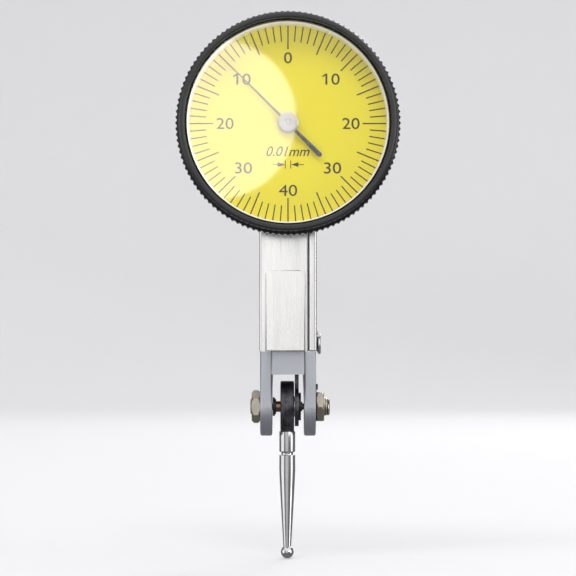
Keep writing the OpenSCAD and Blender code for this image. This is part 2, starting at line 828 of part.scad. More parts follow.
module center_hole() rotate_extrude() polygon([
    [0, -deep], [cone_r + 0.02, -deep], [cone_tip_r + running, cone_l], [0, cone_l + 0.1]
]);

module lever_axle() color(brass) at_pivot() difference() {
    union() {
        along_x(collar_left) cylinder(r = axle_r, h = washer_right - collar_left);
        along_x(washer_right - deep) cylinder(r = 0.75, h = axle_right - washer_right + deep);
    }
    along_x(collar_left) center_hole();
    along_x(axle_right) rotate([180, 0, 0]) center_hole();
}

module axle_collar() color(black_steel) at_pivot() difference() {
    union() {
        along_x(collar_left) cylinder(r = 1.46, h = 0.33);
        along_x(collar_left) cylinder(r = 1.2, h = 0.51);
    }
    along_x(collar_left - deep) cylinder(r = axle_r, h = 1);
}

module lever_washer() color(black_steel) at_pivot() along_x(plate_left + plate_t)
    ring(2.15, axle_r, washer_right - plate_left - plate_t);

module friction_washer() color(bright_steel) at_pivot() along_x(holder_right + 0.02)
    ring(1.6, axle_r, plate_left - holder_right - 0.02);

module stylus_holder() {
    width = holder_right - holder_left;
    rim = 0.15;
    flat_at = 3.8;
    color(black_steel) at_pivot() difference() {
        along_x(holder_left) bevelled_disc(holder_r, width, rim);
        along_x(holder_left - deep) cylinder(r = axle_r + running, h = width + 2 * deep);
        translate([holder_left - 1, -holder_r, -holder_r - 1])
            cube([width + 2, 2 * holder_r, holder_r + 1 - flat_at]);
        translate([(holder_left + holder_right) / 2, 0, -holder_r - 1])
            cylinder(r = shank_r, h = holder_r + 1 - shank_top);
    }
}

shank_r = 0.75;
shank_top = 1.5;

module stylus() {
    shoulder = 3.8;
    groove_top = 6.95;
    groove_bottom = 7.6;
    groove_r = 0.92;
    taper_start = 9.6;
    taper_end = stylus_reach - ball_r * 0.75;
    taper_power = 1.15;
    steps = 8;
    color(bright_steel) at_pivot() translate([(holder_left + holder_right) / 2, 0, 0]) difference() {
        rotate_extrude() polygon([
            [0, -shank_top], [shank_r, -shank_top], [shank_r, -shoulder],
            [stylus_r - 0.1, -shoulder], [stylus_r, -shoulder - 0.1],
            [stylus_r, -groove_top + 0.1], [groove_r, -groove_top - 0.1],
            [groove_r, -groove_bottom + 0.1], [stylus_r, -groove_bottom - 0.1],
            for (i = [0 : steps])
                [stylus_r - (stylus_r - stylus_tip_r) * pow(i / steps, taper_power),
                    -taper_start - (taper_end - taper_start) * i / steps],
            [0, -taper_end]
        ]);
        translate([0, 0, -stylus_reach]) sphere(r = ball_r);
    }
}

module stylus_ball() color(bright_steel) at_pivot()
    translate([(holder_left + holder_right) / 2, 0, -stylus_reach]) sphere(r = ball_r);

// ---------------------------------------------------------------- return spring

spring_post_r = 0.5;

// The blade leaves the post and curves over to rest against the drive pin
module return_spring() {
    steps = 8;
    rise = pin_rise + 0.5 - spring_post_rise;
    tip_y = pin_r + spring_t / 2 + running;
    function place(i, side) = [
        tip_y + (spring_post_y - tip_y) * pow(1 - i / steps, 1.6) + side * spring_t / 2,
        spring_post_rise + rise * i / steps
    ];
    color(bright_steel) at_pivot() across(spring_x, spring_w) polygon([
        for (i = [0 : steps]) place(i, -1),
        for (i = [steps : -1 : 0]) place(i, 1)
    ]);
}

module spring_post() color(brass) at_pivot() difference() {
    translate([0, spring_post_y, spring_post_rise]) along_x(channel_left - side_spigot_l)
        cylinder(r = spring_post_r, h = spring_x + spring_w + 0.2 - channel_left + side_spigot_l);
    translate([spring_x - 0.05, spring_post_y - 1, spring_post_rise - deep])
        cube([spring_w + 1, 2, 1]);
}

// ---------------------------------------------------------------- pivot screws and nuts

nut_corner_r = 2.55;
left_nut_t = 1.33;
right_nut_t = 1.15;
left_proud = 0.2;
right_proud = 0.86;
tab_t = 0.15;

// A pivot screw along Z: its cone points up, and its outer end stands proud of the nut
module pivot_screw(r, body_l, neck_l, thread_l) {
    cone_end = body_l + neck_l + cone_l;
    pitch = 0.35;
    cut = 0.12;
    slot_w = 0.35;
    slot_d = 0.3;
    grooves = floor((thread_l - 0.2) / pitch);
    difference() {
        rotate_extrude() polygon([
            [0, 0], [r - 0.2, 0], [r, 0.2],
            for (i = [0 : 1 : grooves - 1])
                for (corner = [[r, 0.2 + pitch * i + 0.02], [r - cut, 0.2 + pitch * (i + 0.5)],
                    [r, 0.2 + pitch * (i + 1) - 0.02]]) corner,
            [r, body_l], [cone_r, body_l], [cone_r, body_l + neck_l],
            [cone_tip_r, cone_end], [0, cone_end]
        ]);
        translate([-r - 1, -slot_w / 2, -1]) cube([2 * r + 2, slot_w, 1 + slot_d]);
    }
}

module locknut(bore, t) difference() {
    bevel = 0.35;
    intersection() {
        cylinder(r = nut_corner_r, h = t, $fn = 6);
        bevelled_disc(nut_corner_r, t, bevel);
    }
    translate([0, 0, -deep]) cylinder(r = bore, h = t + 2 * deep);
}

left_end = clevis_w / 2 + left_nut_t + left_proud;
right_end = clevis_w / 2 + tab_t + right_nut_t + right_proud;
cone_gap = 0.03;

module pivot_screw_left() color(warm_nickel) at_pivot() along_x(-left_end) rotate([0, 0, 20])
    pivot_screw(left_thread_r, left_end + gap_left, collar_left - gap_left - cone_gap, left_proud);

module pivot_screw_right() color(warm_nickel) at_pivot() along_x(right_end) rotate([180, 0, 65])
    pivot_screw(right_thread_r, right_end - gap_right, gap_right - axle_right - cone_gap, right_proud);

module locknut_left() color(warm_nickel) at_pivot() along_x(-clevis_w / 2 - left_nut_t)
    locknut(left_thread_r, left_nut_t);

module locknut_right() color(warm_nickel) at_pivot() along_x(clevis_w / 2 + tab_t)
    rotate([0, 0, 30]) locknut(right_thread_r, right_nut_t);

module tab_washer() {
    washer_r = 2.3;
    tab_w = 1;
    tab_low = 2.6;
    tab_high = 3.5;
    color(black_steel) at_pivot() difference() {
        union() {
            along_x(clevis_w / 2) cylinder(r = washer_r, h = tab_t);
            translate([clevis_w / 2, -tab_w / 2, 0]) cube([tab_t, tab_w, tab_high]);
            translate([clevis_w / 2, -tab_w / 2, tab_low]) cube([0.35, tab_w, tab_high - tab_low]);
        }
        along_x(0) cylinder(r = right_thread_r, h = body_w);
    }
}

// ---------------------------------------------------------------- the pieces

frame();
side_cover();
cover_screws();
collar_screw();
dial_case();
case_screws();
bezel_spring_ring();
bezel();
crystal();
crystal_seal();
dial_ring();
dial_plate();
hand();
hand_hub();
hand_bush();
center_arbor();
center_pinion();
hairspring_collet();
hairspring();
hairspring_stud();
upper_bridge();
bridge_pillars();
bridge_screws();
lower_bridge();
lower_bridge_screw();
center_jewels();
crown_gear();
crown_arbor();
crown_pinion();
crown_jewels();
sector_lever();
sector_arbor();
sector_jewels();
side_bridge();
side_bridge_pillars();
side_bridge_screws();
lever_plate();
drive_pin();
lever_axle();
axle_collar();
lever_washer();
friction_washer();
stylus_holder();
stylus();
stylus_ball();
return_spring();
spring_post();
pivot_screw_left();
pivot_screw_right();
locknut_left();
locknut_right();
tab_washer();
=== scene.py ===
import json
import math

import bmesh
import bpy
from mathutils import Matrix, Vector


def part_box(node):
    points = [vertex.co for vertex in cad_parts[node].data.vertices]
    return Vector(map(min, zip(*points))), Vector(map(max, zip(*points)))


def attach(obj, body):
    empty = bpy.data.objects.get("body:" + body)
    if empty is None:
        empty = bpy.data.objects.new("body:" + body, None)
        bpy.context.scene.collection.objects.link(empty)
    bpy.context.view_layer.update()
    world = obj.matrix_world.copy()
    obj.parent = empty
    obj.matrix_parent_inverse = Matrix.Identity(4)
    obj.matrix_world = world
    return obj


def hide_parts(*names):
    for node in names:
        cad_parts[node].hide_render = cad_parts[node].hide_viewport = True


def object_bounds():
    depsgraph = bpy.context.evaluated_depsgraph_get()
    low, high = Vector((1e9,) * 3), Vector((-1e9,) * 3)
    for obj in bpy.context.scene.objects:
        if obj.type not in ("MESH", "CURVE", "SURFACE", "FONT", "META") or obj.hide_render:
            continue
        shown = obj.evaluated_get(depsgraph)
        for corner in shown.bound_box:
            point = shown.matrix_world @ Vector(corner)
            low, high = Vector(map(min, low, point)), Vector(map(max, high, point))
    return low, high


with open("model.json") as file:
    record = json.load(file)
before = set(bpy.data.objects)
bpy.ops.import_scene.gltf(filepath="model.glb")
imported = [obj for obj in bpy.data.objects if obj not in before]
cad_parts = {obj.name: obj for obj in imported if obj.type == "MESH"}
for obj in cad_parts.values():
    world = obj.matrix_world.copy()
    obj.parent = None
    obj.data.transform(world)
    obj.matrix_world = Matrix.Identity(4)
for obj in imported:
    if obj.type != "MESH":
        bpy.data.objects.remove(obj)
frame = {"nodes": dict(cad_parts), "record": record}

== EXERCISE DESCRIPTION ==
Quote the data above from the line containing "lever_axle();" to the line containing "bpy.data.objects.remove(obj)", inclusive, and stop.

== EXPECTED OUTPUT ==
lever_axle();
axle_collar();
lever_washer();
friction_washer();
stylus_holder();
stylus();
stylus_ball();
return_spring();
spring_post();
pivot_screw_left();
pivot_screw_right();
locknut_left();
locknut_right();
tab_washer();
=== scene.py ===
import json
import math

import bmesh
import bpy
from mathutils import Matrix, Vector


def part_box(node):
    points = [vertex.co for vertex in cad_parts[node].data.vertices]
    return Vector(map(min, zip(*points))), Vector(map(max, zip(*points)))


def attach(obj, body):
    empty = bpy.data.objects.get("body:" + body)
    if empty is None:
        empty = bpy.data.objects.new("body:" + body, None)
        bpy.context.scene.collection.objects.link(empty)
    bpy.context.view_layer.update()
    world = obj.matrix_world.copy()
    obj.parent = empty
    obj.matrix_parent_inverse = Matrix.Identity(4)
    obj.matrix_world = world
    return obj


def hide_parts(*names):
    for node in names:
        cad_parts[node].hide_render = cad_parts[node].hide_viewport = True


def object_bounds():
    depsgraph = bpy.context.evaluated_depsgraph_get()
    low, high = Vector((1e9,) * 3), Vector((-1e9,) * 3)
    for obj in bpy.context.scene.objects:
        if obj.type not in ("MESH", "CURVE", "SURFACE", "FONT", "META") or obj.hide_render:
            continue
        shown = obj.evaluated_get(depsgraph)
        for corner in shown.bound_box:
            point = shown.matrix_world @ Vector(corner)
            low, high = Vector(map(min, low, point)), Vector(map(max, high, point))
    return low, high


with open("model.json") as file:
    record = json.load(file)
before = set(bpy.data.objects)
bpy.ops.import_scene.gltf(filepath="model.glb")
imported = [obj for obj in bpy.data.objects if obj not in before]
cad_parts = {obj.name: obj for obj in imported if obj.type == "MESH"}
for obj in cad_parts.values():
    world = obj.matrix_world.copy()
    obj.parent = None
    obj.data.transform(world)
    obj.matrix_world = Matrix.Identity(4)
for obj in imported:
    if obj.type != "MESH":
        bpy.data.objects.remove(obj)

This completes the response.